Danilo, en vez de desmontar la estructura corrupta de Leonel, la aseó, y no por anuencia partidaria, sino porque ideaba construir su propio entramado de intereses. En sus gobiernos la impunidad ha sido política pública y la corrupción forma de vida. Entre los dos crearon un Estado monstruoso donde la mayor parte de la gente económicamente activa cobra o se beneficia. Esa hiperinflación burocrática de la cosa pública ha mantenido en el poder al PLD por décadas, pero también ha encarecido la participación electoral a niveles inabordables, ha comprometido las cuentas públicas, ha endeudado al país como ningún otro gobierno, ha quebrado la institucionalidad y ha implantado la impunidad como cultura.

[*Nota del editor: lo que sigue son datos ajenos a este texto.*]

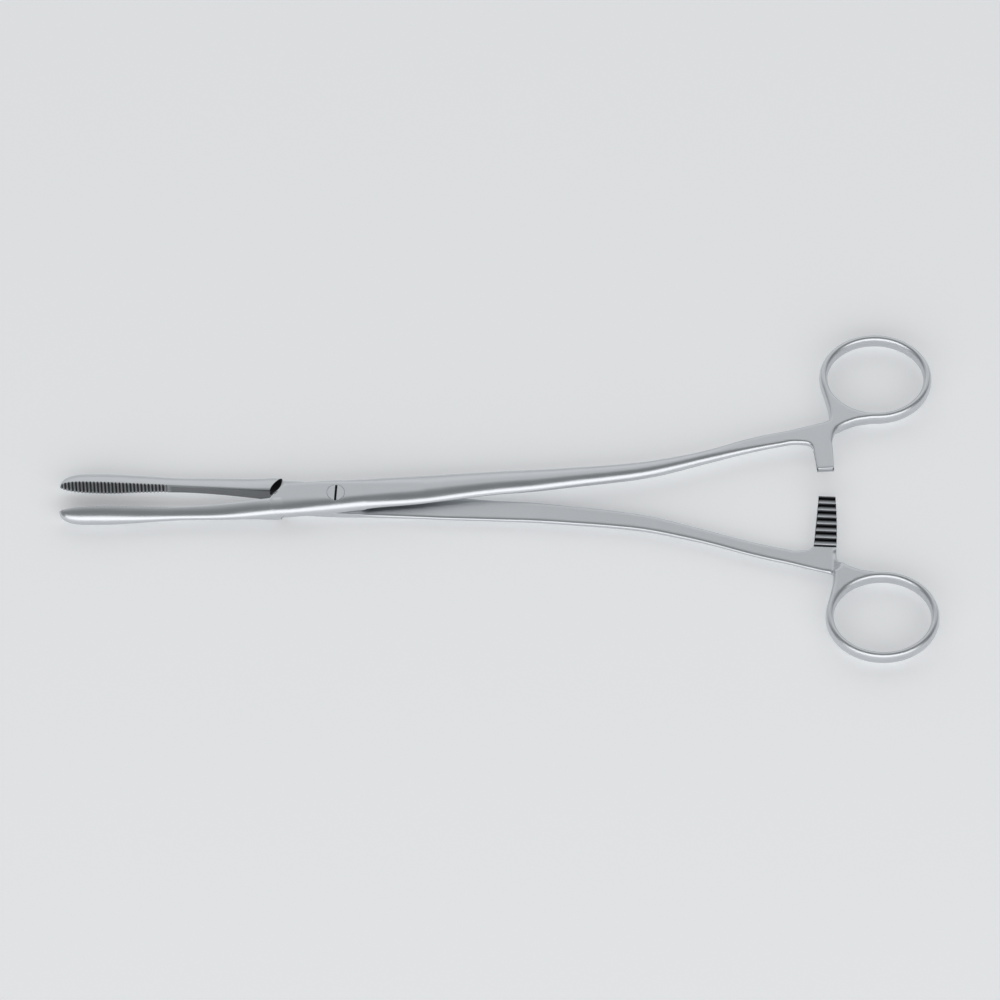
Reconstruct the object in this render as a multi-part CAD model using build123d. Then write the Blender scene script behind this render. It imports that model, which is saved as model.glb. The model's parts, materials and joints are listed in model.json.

El PLD de hoy es un pandemónium indivisible de ambiciones. Pero, como logia siniestra, donde la lealtad se presta sobre juramentos de complicidad, los dos rivales, trenzados por los mismos pecados, están condenados a “entenderse” y lo harán sin grandes traumas porque hay en juego demasiadas inversiones políticas. El problema es que no hay forma de liberar al país de los efectos de este duelo sordo de ambiciones porque el PLD hizo del partido el Estado. La maldita herencia del conjuro patriótico sigue perturbando nuestro sueño democrático. ¡Qué destino!